Another useful ordering introduced by van Ditmarsch, van der Hoek, and Kooi (2007) is given by assigning a non-negative integer “complexity” \(c(F)\) to each (EAL)-formula and then ordering according to the usual strict ordering on the integers.
\[\begin{align*} c(p) &= 0 \text{ for letters }p\in\sP \\ c(F\land G) &= 1+\max(c(F),c(G)) \\ c(\lnot F) &= 1+c(F) \\ c([a]F) &= 1+c(F) \\ c([A,e]F) &= (4+c(A))\cdot c(F) \\ c(A) &= \max\{c(\pre^A(f)) \mid f \text{ is an event in } A\} \end{align*}\]EAL Complexity Ordering Lemma (van Ditmarsch, van der Hoek, and Kooi 2007). For each of the schemes 1–4 listed above, if \(F_1\) denotes the formula on the left side of the equivalence and \(F_2\) denotes the formula on the right, then \(c(F_2)\lt c(F_1)\).
The ordering lemmas make precise the idea that the right side of a given reduction axiom is “less complex” than the left side. These lemmas are used extensively to prove important results whose proof, like that of the Reduction Theorem, calls for an induction on (EAL)-formulas.
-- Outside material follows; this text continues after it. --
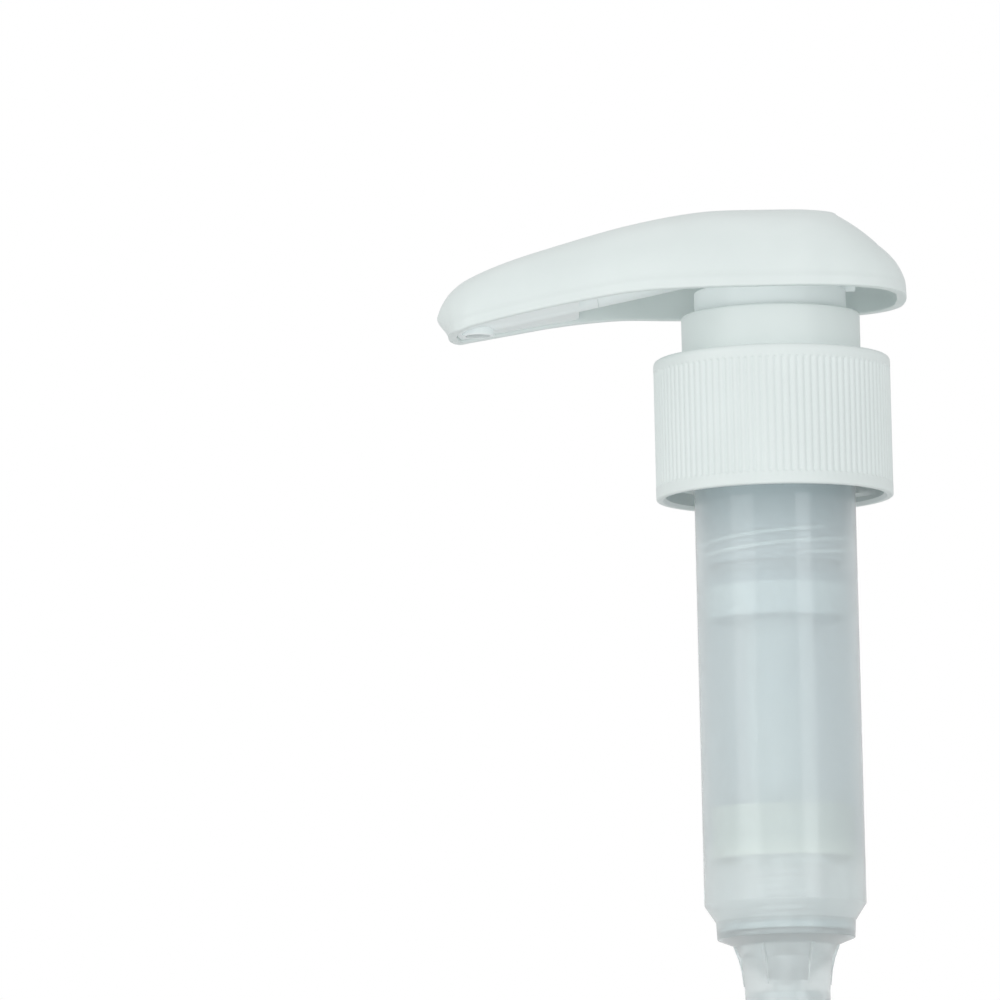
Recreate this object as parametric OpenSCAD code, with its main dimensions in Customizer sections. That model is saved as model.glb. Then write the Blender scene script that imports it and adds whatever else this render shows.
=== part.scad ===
// Hand pump for condiments: a locking head with a spout, a threaded cap, a piston pump and a dip tube.
// The origin is the centre of the gasket's sealing face, which rests on the container's neck.
// +Z is up and the spout points to -X. The head is drawn locked down, which is its lowest place.

/* [Cap] */
// Outer diameter of the cap over its grip ribs
cap_d = 41.5; // [41:0.5:46]
// Height of the cap
cap_h = 24.5; // [24.5:0.5:30]
// How far the cap's skirt reaches below the sealing face
skirt_drop = 16; // [14:0.5:16]
// Number of grip ribs round the cap
rib_count = 100; // [60:4:120]

/* [Lock collar] */
// Outer diameter of the collar above the cap
collar_d = 31.3; // [31:0.1:31.5]
// How far the collar stands above the cap
collar_rise = 7.8; // [6:0.2:8]

/* [Pump] */
// Outer diameter of the pump barrel
barrel_d = 28.2; // [28:0.1:28.4]
// Wall of the pump barrel
barrel_wall = 1.3; // [1.2:0.05:1.3]
// Outer diameter of the hollow stem
stem_d = 12; // [12:0.1:12.4]
// Travel of the head from locked down to fully up
stroke = 32.5; // [20:0.5:40]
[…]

Finally, we note that showing the correctness of our definition of the binary satisfaction relation \(\models\) between the class \(\sC_*\) of pointed Kripke models and the set of (EAL)-formulas can be done by way of an induction as well. In particular, we may use the ordering lemmas or the value n for the languages \((\text{EAL}^n)\)—the latter is probably most natural—to provide an inductive construction of a binary satisfaction relation \({\models}\;\subseteq\; \sC_*\times\text{(EAL)}\) between pointed Kripke models and (EAL)-formulas that minimally extends the binary satisfaction relation \({\models}\;\subseteq\;\sC_*\times\text{(ML)}\) for the basic modal language (see Appendix A) such that for each \([A,e]G\in\text{(EAL)}\), we have the following:
- \(M,w\models[A,e]G\) holds if and only if \(M,w\not\models\pre^A(e)\) or \(M[A],(w,e)\models G\), where the Kripke model \(M[A]\) is defined via the BMS product update (Baltag, Moss, and Solecki 1998).
Correctness of the definition of satisfaction relations for other action model-style languages can be shown using similar methods.